#### [DIRECTIONS]
Print again only this span: the line with "on its top.", the line with "from mathutils import Matrix, Vector", and all lines between them, exactly as given.

Entries with model source code:
☆ ☆ ☆
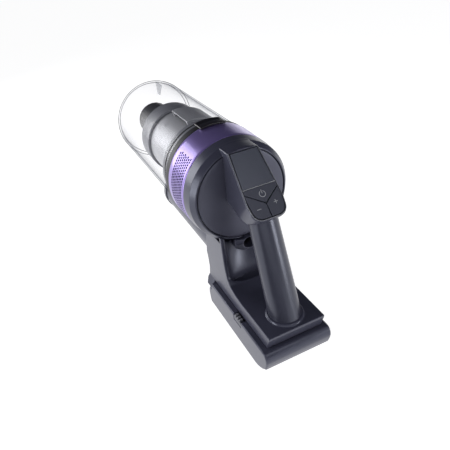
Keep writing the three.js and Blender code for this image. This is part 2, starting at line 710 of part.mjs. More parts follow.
// ---- battery ------------------------------------------------------------------------------
const batteryOutline = [
  [11.6, BATTERY_TOP_Z],
  [11.6, TOE_LOW_Z - 0.4],
  [17.6, TOE_LOW_Z - 0.6],
  [21, -131.5],
  [22.2, -138],
  [21.6, -146],
  [20.2, FOOT_Z],
  [-90, FOOT_Z],
  [-96, -151.4],
  [-104.5, -147.4],
  [-111.8, -141],
  [-114.8, -135],
  [-116.4, -129.4],
  [-116.2, -125.6],
  [-114.6, -122],
  [-111.6, -119.8],
  [-108.4, BATTERY_TOP_Z],
];
const batteryBlank = sidePrism(batteryOutline, -BATTERY_HALF, BATTERY_HALF, 3);
const ROOM_LOW_Z = FOOT_Z + BATTERY_WALL;
const roomOutline = [
  [15, -128],
  [15, ROOM_LOW_Z],
  [-95, ROOM_LOW_Z],
  [-101.5, -146.4],
  [-103.6, -141],
  [-103.6, -128],
];
const cellRoom = sidePrism(roomOutline, -33.6, 33.6);
const mouth = block(-MOUTH_HALF, MOUTH_HALF, MOUTH_REAR_Y, MOUTH_FRONT_Y, -129, -110);
const railRoom = block(-RAIL_HALF - 0.6, RAIL_HALF + 0.6, MOUTH_FRONT_Y - 1, 40, -124.6, -110);
const RELEASE_Y0 = RELEASE_Y - RELEASE_HALF_LENGTH;
const RELEASE_Y1 = RELEASE_Y + RELEASE_HALF_LENGTH;
const releasePockets = [-1, 1].map((side) => {
  const near = side * 30;
  const far = side * 40;
  const [x0, x1] = [Math.min(near, far), Math.max(near, far)];
  return block(x0, x1, RELEASE_Y0 - 0.4, RELEASE_Y1 + 0.4, -127, -110);
});
const caseParts = [batteryBlank, cellRoom, mouth, railRoom, ...releasePockets];
node('battery_case', wasm.Manifold.difference(caseParts), 'body_plastic');

const lidBlock = block(
  -MOUTH_HALF + GAP,
  MOUTH_HALF - GAP,
  MOUTH_REAR_Y + GAP,
  MOUTH_FRONT_Y - GAP,
  -127.6,
  BATTERY_TOP_Z,
);
function railGroove(railHalf, z0, z1) {
  const half = railHalf + 0.5;
  return block(-half, half, RAIL_REAR_Y - 0.6, RAIL_FRONT_Y + 20, z0, z1);
}
const grooveNeck = railGroove(RAIL_NECK_HALF, -124.5, -110);
const grooveHead = railGroove(RAIL_HALF, -124.5, -121.1);
const terminalBed = block(-6, 6, -12, 7, -126, -123);
const lidParts = [lidBlock, grooveNeck, grooveHead, terminalBed];
node('battery_lid', wasm.Manifold.difference(lidParts), 'black_plastic');
node('battery_terminal', block(-5.7, 5.7, -11.7, 6.7, -125.7, -124.4), 'copper');

const cellRow = [];
for (let i = 0; i < CELL_COUNT; i += 1) {
  const y = CELL_FIRST_Y + i * CELL_PITCH;
  node(`cell_${i + 1}`, rodX(CELL_R, -CELL_LENGTH / 2, CELL_LENGTH / 2, y, CELL_Z), 'cell_wrap');
  cellRow.push(rodX(CELL_R + 0.35, -40, 40, y, CELL_Z));
}
const saddle = block(-22, 22, -102, 14, -140, -129.9);
node('cell_saddle', wasm.Manifold.difference([saddle, ...cellRow]), 'amber_plastic');
node('battery_board', block(-25, 25, -98, 8, -129.6, -128.2), 'board_green');

// Release buttons: a flat key at each side of the battery, with three ribs on its top.
const RIB_COUNT = 3;
for (const [name, side] of [['left', -1], ['right', 1]]) {
  const outer = side * (BATTERY_HALF - GAP);
  const inner = side * 32.2;
  const [x0, x1] = [Math.min(inner, outer), Math.max(inner, outer)];
  let releaseKey = block(x0, x1, RELEASE_Y0, RELEASE_Y1, -126.6, -120.2);
  for (let i = 0; i < RIB_COUNT; i += 1) {
    const y = RELEASE_Y + (i - 1) * 5;
    releaseKey = releaseKey.add(block(x0, x1, y - 0.9, y + 0.9, -121, -119.1));
  }
  node(`release_button_${name}`, releaseKey, 'button_plastic');
}

export default unit;
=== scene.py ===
"""Looks of the hand-held unit of a cordless stick vacuum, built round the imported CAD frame.

Shapes are worked out in barrel millimetres: the origin is on the barrel's axis at the rear edge of
the exhaust ring, X to the right seen from behind, Y towards the bin and Z up. Moulded parts are
signed distance fields turned into quad meshes, turned parts are lathes, and the exhaust ring is a
lattice with real holes.
"""

import json
import math

import bmesh
import bpy
import numpy as np
from mathutils import Matrix, Vector


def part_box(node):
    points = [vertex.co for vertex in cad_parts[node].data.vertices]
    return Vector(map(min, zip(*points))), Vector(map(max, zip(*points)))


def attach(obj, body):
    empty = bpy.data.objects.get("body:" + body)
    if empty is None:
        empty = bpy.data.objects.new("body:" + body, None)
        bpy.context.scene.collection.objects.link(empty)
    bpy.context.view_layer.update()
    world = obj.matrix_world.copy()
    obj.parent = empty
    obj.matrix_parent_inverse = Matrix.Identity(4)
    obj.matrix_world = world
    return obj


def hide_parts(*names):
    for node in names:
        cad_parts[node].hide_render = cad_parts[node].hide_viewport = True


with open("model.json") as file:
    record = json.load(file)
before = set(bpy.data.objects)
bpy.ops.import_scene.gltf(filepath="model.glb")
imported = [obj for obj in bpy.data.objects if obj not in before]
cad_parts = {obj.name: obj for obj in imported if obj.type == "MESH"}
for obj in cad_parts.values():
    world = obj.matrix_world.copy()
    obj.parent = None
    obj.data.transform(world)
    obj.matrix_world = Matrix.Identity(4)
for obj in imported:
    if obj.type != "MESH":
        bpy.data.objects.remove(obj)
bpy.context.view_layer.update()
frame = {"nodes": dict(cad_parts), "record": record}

# ---- places that come from the frame ----
MM = 0.001
GAP = 0.3


def raw_box(node):
    return [np.array(corner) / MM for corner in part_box(node)]


ring_low, ring_high = raw_box("exhaust_ring")
ORIGIN = np.array([0.0, ring_low[1] - GAP, (ring_low[2] + ring_high[2]) / 2])


def box(node):
    """Lowest and highest corner of a CAD node in barrel millimetres."""
    return [corner - ORIGIN for corner in raw_box(node)]


def half_width(node):
    low, high = box(node)
    return (high[0] - low[0]) / 2


def y_range(node):
    low, high = box(node)
    return low[1], high[1]


# ---- signed distance fields, in millimetres ----
def length(*parts):
    return np.sqrt(sum(part * part for part in parts))


def fillet(corners, steps=5):
    """An outline of (u, v, radius) corners with each corner rounded to its radius."""
    outline = []
    count = len(corners)
    for i, (u, v, radius) in enumerate(corners):
        here = np.array([u, v])
        before = np.array(corners[i - 1][:2]) - here
        after = np.array(corners[(i + 1) % count][:2]) - here
        if radius == 0:
            outline.append((u, v))
            continue
        la, lb = np.linalg.norm(before), np.linalg.norm(after)
        before, after = before / la, after / lb
        half = math.acos(np.clip(before @ after, -1, 1)) / 2
        if half > math.radians(88):
            outline.append((u, v))
            continue
        reach = min(radius / math.tan(half), 0.49 * la, 0.49 * lb)
        radius = reach * math.tan(half)
        middle = (before + after) / np.linalg.norm(before + after)
        centre = here + middle * radius / math.sin(half)
        start, end = here + before * reach - centre, here + after * reach - centre
        turn = math.pi - 2 * half
        if start[0] * end[1] - start[1] * end[0] < 0:
            turn = -turn
        for k in range(steps + 1):
            angle = turn * k / steps
            c, s = math.cos(angle), math.sin(angle)
            u, v = centre[0] + c * start[0] - s * start[1], centre[1] + s * start[0] + c * start[1]
            outline.append((u, v))
    return outline


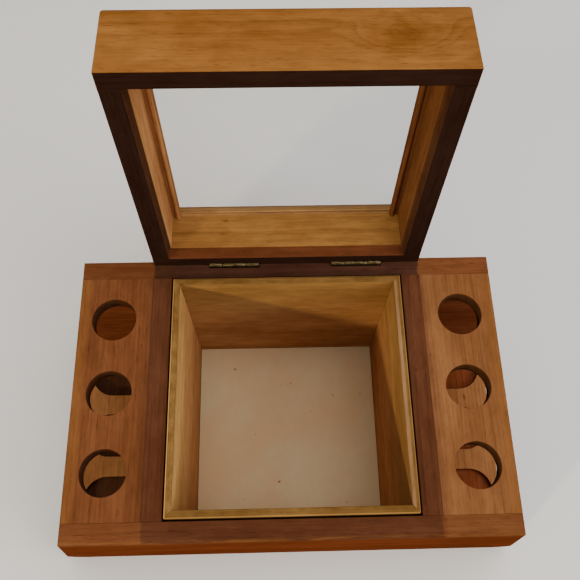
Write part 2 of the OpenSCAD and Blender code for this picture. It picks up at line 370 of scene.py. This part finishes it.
def wing_palettes(g, at):
    """Faded walnut, a little darker beside the lid, lighter along the outer edge and dark down in the
    holes with painted shade. The right wing is lighter than the left one: painted light."""
    x, _, z = g.split(at)
    far = g.math("ABSOLUTE", x)
    beside = soft_edge(g, at, far, half_w / MM + 3.0, blur=9.0, ragged=3.0)
    outer = g.rise(far, wing_half - 11 * MM, wing_half - 7 * MM)
    # Painted shade down in the holes.
    in_hole = g.product(g.rise(z, top_z - 0.5 * MM, top_z - 1.5 * MM),
                        g.rise(far, wing_half - 1 * MM, wing_half - 3 * MM))
    return [(FADED, None), (LIT_FROM_RIGHT, right_side(g, x)), (UNDER_LID, g.product(beside, 0.6)),
            (HONEY, g.product(outer, 0.35)), (DARK_RIM_AND_HOLE_SHADE, g.product(in_hole, 0.7))]


def wall_palettes(g, at):
    return [(UNDER_LID, None)]


def shelf_palettes(g, at):
    """Light wood on top and dark brown painted shade in the recesses, redder on the right."""
    x, _, z = g.split(at)
    below = g.rise(z, shelf_z - 0.3 * MM, shelf_z - 0.9 * MM)
    return [(SHELF, None), (LEFT_RECESS_SHADE, below), (RIGHT_RECESS_SHADE, g.product(below, right_side(g, x)))]


def wall_inside(g, inward):
    """1 on the lid's walls inside. inward is the way in from the lid's outer face."""
    return g.rise(inward, board - 0.5 * MM, board - 0.2 * MM)


def lid_palettes(g, at, on_step=SHADED):
    """Walnut faded to honey, paler on the wall inside, with painted light in the glass groove, and dark on
    the rim and on the step that shuts over the liner: unfaded wood with painted shade."""
    x, y, z = g.split(at)
    inward = g.math("MINIMUM", g.math("SUBTRACT", half_w, g.math("ABSOLUTE", x)),
                    g.math("SUBTRACT", half_d, g.math("ABSOLUTE", y)))
    up = g.math("SUBTRACT", z, top_z)
    # The rim's mating faces are unfaded wood with painted shade.
    rim = g.product(g.rise(inward, 0.0, 0.35 * MM), g.rise(up, 1.0 * MM, 0.6 * MM))
    step = g.product(g.rise(inward, 6 * MM, 7 * MM), g.rise(up, 8.6 * MM, 8.2 * MM))
    from_pane = g.math("ABSOLUTE", g.math("SUBTRACT", up, pane_up))
    groove = g.product(g.rise(inward, board - 0.1 * MM, board - 0.3 * MM),
                       g.rise(from_pane, pane_half + 0.4 * MM, pane_half + 0.2 * MM),
                       g.rise(inward, board / 2, board / 2 + 1 * MM))
    return [(HONEY, None), (PALE, wall_inside(g, inward)), (GROOVE_PAINTED_LIGHT, groove),
            (on_step, g.product(step, 0.9)), (DARK_RIM_AND_HOLE_SHADE, rim)]


def side_rail_palettes(g, at):
    """As the lid, but darker on the step, and with a different colour on each wall inside: painted light
    on the left wall and painted shade on the right one.
    """
    x = g.split(at)["X"]
    wall = wall_inside(g, g.math("SUBTRACT", half_w, g.math("ABSOLUTE", x)))
    right = right_side(g, x)
    left = g.math("SUBTRACT", 1.0, right)
    outside, inside, *others = lid_palettes(g, at, on_step=UNFADED_WITH_PAINTED_SHADE)
    return [outside, inside, (LIT_SIDE, g.product(wall, left)),
            (FADED, g.product(wall, right, 0.85)), *others]


def rest_palettes(g, at):
    """As the wall beside it, with painted light on the left and painted shade on the right, and painted
    shade in the corners beside the bead.
    """
    x = g.split(at)["X"]
    far = g.math("ABSOLUTE", x)
    corner = g.math("MAXIMUM", g.rise(far, rest_in + 3.3 * MM, rest_in + 3.8 * MM),
                    g.rise(far, rest_in + 0.9 * MM, rest_in + 0.5 * MM))
    return [(LIT_SIDE, None), (FADED, right_side(g, x)), (SHADED, g.product(corner, 0.4))]


def cedar_palettes(g, at, cedar=CEDAR):
    """Cedar, redder low in the box with painted reddish bounce light and shade, and browner on the rim."""
    z = g.split(at)["Z"]
    deep = g.rise(z, liner_z - 5 * MM, liner_z - 90 * MM)
    rim = g.rise(z, liner_z - 0.9 * MM, liner_z - 0.5 * MM)
    # The rim is darker and browner, in uneven blotches.
    worn = g.rise(g.noise(at, scale=90.0, detail=4.0, roughness=0.6), 0.3, 0.75)
    rim_share = g.math("ADD", 0.7, g.product(worn, 0.25))
    return [(cedar, None), (LOW_CEDAR_PAINTED_BOUNCE, g.product(deep, 0.9)), (RIM_AND_CORNER_BROWN, g.product(rim, rim_share))]


def left_cedar_palettes(g, at):
    return cedar_palettes(g, at, LEFT_CEDAR_PAINTED_LIGHT)


def right_cedar_palettes(g, at):
    """As the rest, with a painted highlight: a pale line along the rim's inner half."""
    x, _, z = g.split(at)
    line = g.product(g.rise(z, liner_z - 0.6 * MM, liner_z - 0.2 * MM),
                     g.rise(x, liner_in + 2.6 * MM, liner_in + 1.8 * MM))
    broken = g.rise(g.noise(at, scale=45.0, detail=3.0, roughness=0.6), 0.2, 0.5)
    return cedar_palettes(g, at) + [(RIM_PAINTED_HIGHLIGHT, g.product(line, g.product(broken, 0.85)))]


# ---------------------------------------------------------------- other materials
BRASS_DULL = (0.050, 0.034, 0.015)
BRASS_BRIGHT = (0.12, 0.088, 0.038)
BRASS_SPECK = (0.03, 0.021, 0.011)
GLASS_GREEN = (0.24, 0.27, 0.23)
SHEET_CLEAN = (0.48, 0.37, 0.21)
SHEET_STAINED = (0.48, 0.31, 0.16)
SHEET_FLECK = (0.23, 0.065, 0.025)


def brass():
    """Old brass, unevenly tarnished, with small dark specks."""
    material, g = new_material("aged_brass")
    at = place_in_mm(g)
    tarnish = g.noise(at, scale=0.35, detail=4.0, roughness=0.6)
    speck = g.noise(at, scale=2.5, detail=3.0, roughness=0.6)
    colour = g.mix(g.rise(tarnish, 0.35, 0.65), rgb(BRASS_DULL), rgb(BRASS_BRIGHT))
    colour = g.mix(g.rise(speck, 0.6, 0.75), colour, rgb(BRASS_SPECK))
    roughness = g.math("ADD", 0.28, g.product(speck, 0.3))
    finish_surface(g, colour, roughness, speck, depth_mm=0.006, Metallic=1.0)
    return material


def glass():
    """Clear pane with a faint green body and a thin film of dust."""
    material, g = new_material("pane_glass")
    dust = g.rise(g.noise(place_in_mm(g), scale=0.02, detail=4.0, roughness=0.7), 0.4, 0.8)
    roughness = g.math("ADD", 0.03, g.product(dust, 0.06))
    alpha = g.math("ADD", 0.08, g.product(dust, 0.04))
    finish_surface(g, rgb(GLASS_GREEN), roughness, dust, depth_mm=0.002, alpha=alpha, IOR=1.5)
    return material


def floor_sheet():
    """Off-white sheet with a faint woven rib, stains and a few specks."""
    material, g = new_material("pale_sheet")
    at = place_in_mm(g)
    stain = g.noise(at, scale=0.012, detail=5.0, roughness=0.7)
    rib = g.noise(g.vector("MULTIPLY", at, (1.0, 0.05, 1.0)), scale=0.9)
    fleck = g.noise(at, scale=0.21, detail=1.0)
    colour = g.mix(g.rise(stain, 0.35, 0.7), rgb(SHEET_STAINED), rgb(SHEET_CLEAN))
    colour = g.mix(g.product(g.rise(rib, 0.4, 0.7), 0.25), colour, rgb(SHEET_STAINED))
    colour = g.mix(g.rise(fleck, 0.79, 0.81), colour, rgb(SHEET_FLECK))
    finish_surface(g, colour, 0.72, rib, depth_mm=0.06, Specular_IOR_Level=0.3)
    return material


# ---------------------------------------------------------------- dressing the CAD nodes
# Each board's grain direction, where its tree's centre lay from it in mm, and its colours.
BOARDS = {
    "front_board": ("X", (40, 130, -60), front_palettes),
    "back_board": ("X", (-310, -60, -95), back_palettes),
    "left_box_wall": ("Y", (120, 60, -20), wall_palettes),
    "right_box_wall": ("Y", (-220, -95, -30), wall_palettes),
    "left_wing_plate": ("Y", (75, 40, -70), wing_palettes),
    "right_wing_plate": ("Y", (-180, -75, -66), wing_palettes),
    "left_lower_shelf": ("Y", (310, 90, 45), shelf_palettes),
    "right_lower_shelf": ("Y", (-95, -60, 50), shelf_palettes),
    "bottom_panel": ("X", (20, 35, 60), wall_palettes),
    "lid_front_rail": ("X", (210, 150, -140), lid_palettes),
    "lid_back_rail": ("X", (-140, -20, -135), lid_palettes),
    "lid_left_rail": ("Y", (60, 30, -125), side_rail_palettes),
    "lid_right_rail": ("Y", (-260, -30, -210), side_rail_palettes),
    "glass_rest_left": ("Y", (150, 20, -150), rest_palettes),
    "glass_rest_right": ("Y", (-350, -40, -140), rest_palettes),
    "liner_front": ("X", (80, 150, -80), cedar_palettes),
    "liner_back": ("X", (-260, -30, -55), cedar_palettes),
    "liner_left": ("Y", (190, 30, -60), left_cedar_palettes),
    "liner_right": ("Y", (-70, -170, -70), right_cedar_palettes),
}
# On the outside of the lid's front, right of the middle, where it would be with the lid shut.
KNOTS = {"lid_front_rail": (57 * MM, -half_d, top_z + 22 * MM)}
BOARD_EASE_MM = 0.35                            # widths of the eased edges
BRASS_EASE_MM = 0.12
WELD_REACH = 0.002 * MM                         # corners closer than this become one
FLAT_ANGLE = math.radians(0.6)                  # faces flatter to each other than this become one
SHARP_ANGLE = math.radians(35)                  # edges sharper than this are eased


def ease_edges(node, width_mm):
    """Rounds a CAD node's sharp edges in the picture; its own mesh stays as it is."""
    weld = node.modifiers.new("weld", "WELD")
    weld.merge_threshold = WELD_REACH
    flat = node.modifiers.new("flat", "DECIMATE")
    flat.decimate_type = "DISSOLVE"
    flat.angle_limit = FLAT_ANGLE
    bevel = node.modifiers.new("ease", "BEVEL")
    bevel.width = width_mm * MM
    bevel.segments = 2
    bevel.limit_method = "ANGLE"
    bevel.angle_limit = SHARP_ANGLE
    bevel.harden_normals = True


def dress(name, material):
    node = NODES[name]
    node.data.materials.clear()
    node.data.materials.append(material)


def dress_board(name, along, heart, palettes):
    in_lid = name.startswith(("lid_", "glass_rest_"))
    rings = CEDAR_RINGS if name.startswith("liner_") else WALNUT_RINGS
    dress(name, wood(name + "_wood", along, heart, palettes, in_lid, rings, KNOTS.get(name)))
    ease_edges(NODES[name], BOARD_EASE_MM)


for name, (along, heart, palettes) in BOARDS.items():
    dress_board(name, along, heart, palettes)

BRASS = brass()
for name in NODES:
    if name.startswith("hinge_"):
        dress(name, BRASS)
        ease_edges(NODES[name], BRASS_EASE_MM)
dress("lid_glass", glass())
dress("floor_sheet", floor_sheet())


# ---------------------------------------------------------------- floor, light and camera
FLOOR_REACH = 6.0
FLOOR_DARK = (0.70, 0.69, 0.675)
FLOOR_LIGHT = (0.74, 0.73, 0.715)
LIGHT_AIM = Vector((0, 0, 0.12))
WORLD_COLOUR = (1.0, 0.97, 0.98)
WORLD_STRENGTH = 0.58
CAMERA_PLACE = (-0.0076, -0.1195, 0.5953)
CAMERA_SIDEWAYS = math.radians(-2.9)            # turned about the vertical
CAMERA_TILT = math.radians(22.6)                # up from looking straight down
CAMERA_ROLL = math.radians(1.7)
LENS_MM = 43.9
SENSOR_MM = 36.0
LENS_SHIFT = 0.007


def studio_floor():
    mesh = bpy.data.meshes.new("studio_floor")
    corners = ((-1, -1), (1, -1), (1, 1), (-1, 1))
    mesh.from_pydata([(x * FLOOR_REACH, y * FLOOR_REACH, 0) for x, y in corners], [], [(0, 1, 2, 3)])
    floor = bpy.data.objects.new("studio_floor", mesh)
    bpy.context.scene.collection.objects.link(floor)
    material, g = new_material("pale_floor")
    tone = g.noise(place_in_metres(g), scale=3.0, detail=3.0)
    colour = g.mix(tone, rgb(FLOOR_DARK), rgb(FLOOR_LIGHT))
    finish_surface(g, colour, 0.6, tone, depth_mm=0.01)
    mesh.materials.append(material)


def soft_light(name, place, size, power, colour):
    data = bpy.data.lights.new(name, "AREA")
    data.shape = "DISK"
    data.size = size
    data.energy = power
    data.color = colour
    light = bpy.data.objects.new(name, data)
    light.location = place
    light.rotation_euler = (LIGHT_AIM - Vector(place)).to_track_quat("-Z", "Y").to_euler()
    bpy.context.scene.collection.objects.link(light)


def world_light():
    world = bpy.data.worlds.new("studio")
    world.use_nodes = True
    background = world.node_tree.nodes["Background"]
    background.inputs["Color"].default_value = rgb(WORLD_COLOUR)
    background.inputs["Strength"].default_value = WORLD_STRENGTH
    bpy.context.scene.world = world


def camera():
    data = bpy.data.cameras.new("camera")
    data.sensor_width = SENSOR_MM
    data.lens = LENS_MM
    data.shift_y = LENS_SHIFT
    data.clip_start = 0.02
    data.clip_end = 30
    view = bpy.data.objects.new("camera", data)
    turn = Matrix.Rotation(CAMERA_SIDEWAYS, 4, "Z") @ Matrix.Rotation(CAMERA_TILT, 4, "X")
    turn = turn @ Matrix.Rotation(CAMERA_ROLL, 4, "Z")
    view.matrix_world = Matrix.Translation(CAMERA_PLACE) @ turn
    bpy.context.scene.collection.objects.link(view)
    bpy.context.scene.camera = view


studio_floor()
soft_light("above", place=(0.2, 0.15, 2.0), size=1.3, power=21, colour=(1.0, 0.97, 0.94))
soft_light("side", place=(1.3, -0.6, 1.3), size=1.5, power=20, colour=(1.0, 0.95, 0.90))
soft_light("lamp", place=(-1.45, -1.45, 1.0), size=0.2, power=28, colour=(1.0, 0.88, 0.55))
world_light()
camera()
☆ ☆ ☆
#### [COMPLETE ANSWER]
// Release buttons: a flat key at each side of the battery, with three ribs on its top.
const RIB_COUNT = 3;
for (const [name, side] of [['left', -1], ['right', 1]]) {
  const outer = side * (BATTERY_HALF - GAP);
  const inner = side * 32.2;
  const [x0, x1] = [Math.min(inner, outer), Math.max(inner, outer)];
  let releaseKey = block(x0, x1, RELEASE_Y0, RELEASE_Y1, -126.6, -120.2);
  for (let i = 0; i < RIB_COUNT; i += 1) {
    const y = RELEASE_Y + (i - 1) * 5;
    releaseKey = releaseKey.add(block(x0, x1, y - 0.9, y + 0.9, -121, -119.1));
  }
  node(`release_button_${name}`, releaseKey, 'button_plastic');
}

export default unit;
=== scene.py ===
"""Looks of the hand-held unit of a cordless stick vacuum, built round the imported CAD frame.

Shapes are worked out in barrel millimetres: the origin is on the barrel's axis at the rear edge of
the exhaust ring, X to the right seen from behind, Y towards the bin and Z up. Moulded parts are
signed distance fields turned into quad meshes, turned parts are lathes, and the exhaust ring is a
lattice with real holes.
"""

import json
import math

import bmesh
import bpy
import numpy as np
from mathutils import Matrix, Vector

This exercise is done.